Le réalisateur est du côté du salaud. Moins par provocation que par volonté de comprendre ce qui meut et émeut Duval. On devine un homme empêché par le monde, par lui-même, par sa femme, par les représentations sociales auxquels il participe tout en les méprisant. Doté d’un cynisme glacial, sa voix intérieure dit à son fils : « Mange ta soupe, pour grandir, pour devenir un assassin, comme papa. Ou alors fous le camp tout de suite. N’attends pas les évasions à heure fixe. Les voyages organisés »
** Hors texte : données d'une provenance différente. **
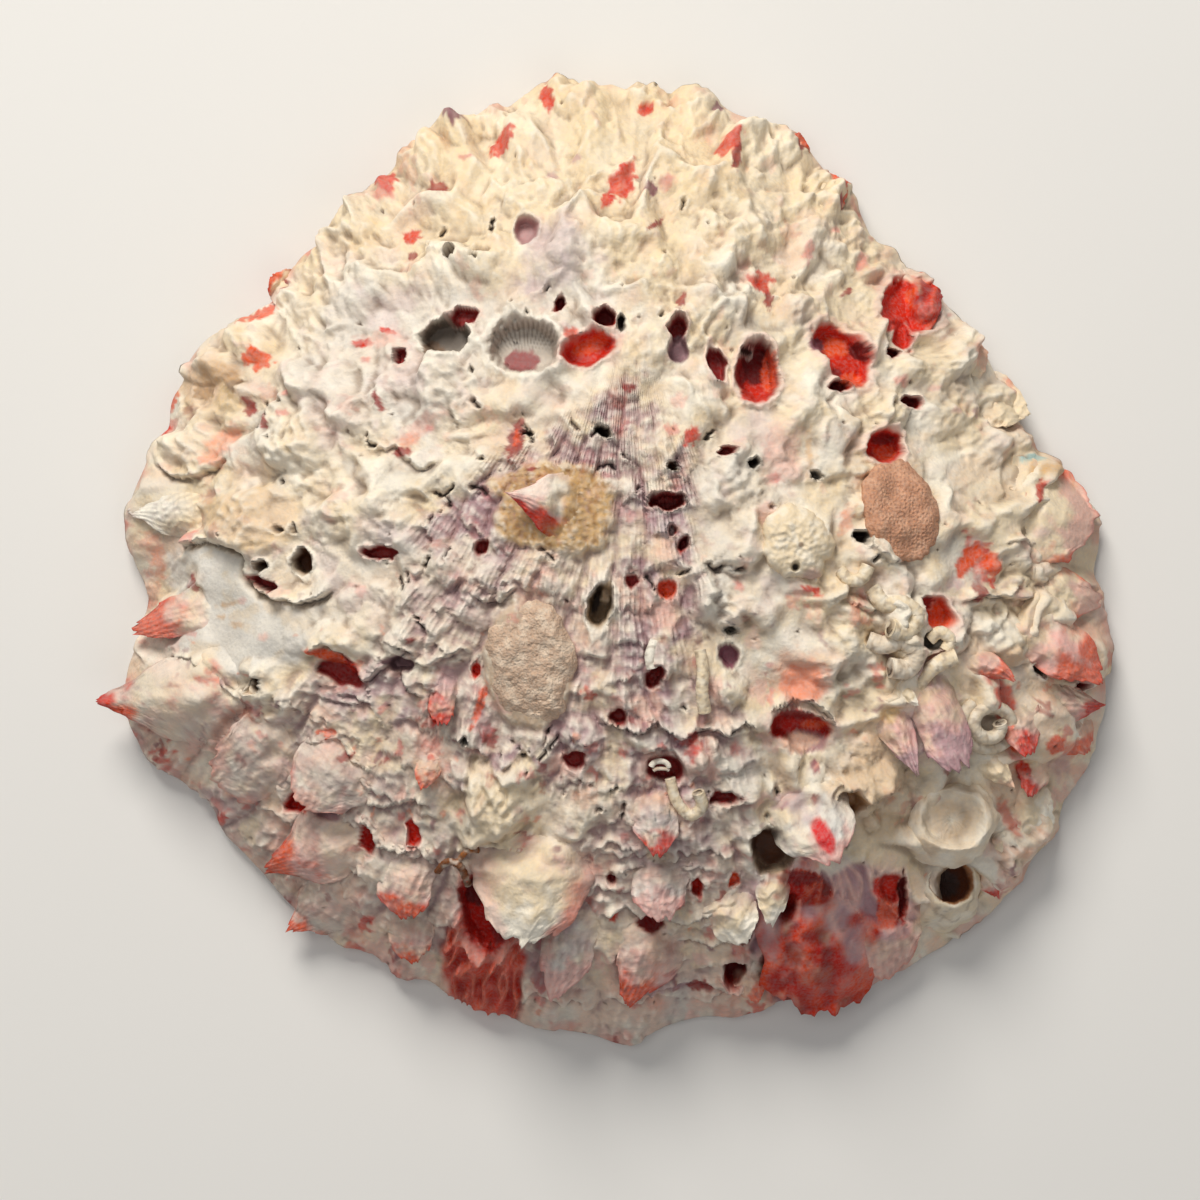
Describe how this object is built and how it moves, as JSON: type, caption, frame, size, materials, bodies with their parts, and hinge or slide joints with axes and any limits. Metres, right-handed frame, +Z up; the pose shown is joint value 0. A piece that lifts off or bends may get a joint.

Il y a chez Duval, servi par un Blier génial, tout le paradoxe de cette petite société contrainte et engoncée : l’anarchie, le dérèglement, vient des forces conservatrices. Le nihilisme de Duval est jouissif, grâce à un dialoguiste (Pierre Laroche) qui lâche la bride pour mieux tenir l’affaire : « Mais à quoi servait-elle dans l’édifice social ? C’est un élément dangereux par sa seule présence. De l’huile sur le feu », « On espère toujours le pire quand on a si peu de distraction », « L’effrayant bonheur de tous les jours avec la soupe des gens heureux. La soupe de tous les soirs. »
Blier semble presque régner sur la Ville. Il est chez lui à Pontarlier. Tellement chez lui qu’il y rencontre une pontisalienne pendant le tournage qui deviendra Madame Blier…
Dans la filmo pléthorique de Lautner, le septième juré compte parmi les premières œuvres et c’est sans doute l’une des plus réussies, à défaut d’être des plus achevées. Il manque des petits détails pour que ce superbe concerto devienne une symphonie fantastique : l’investissement de Duval dans le procès n’est pas crédible, les plans, comme certains dialogues sont parfois trop démonstratifs. La maturité n’est pas encore là : Lautner aurait du parfois retenir sa main, son bras, son intention.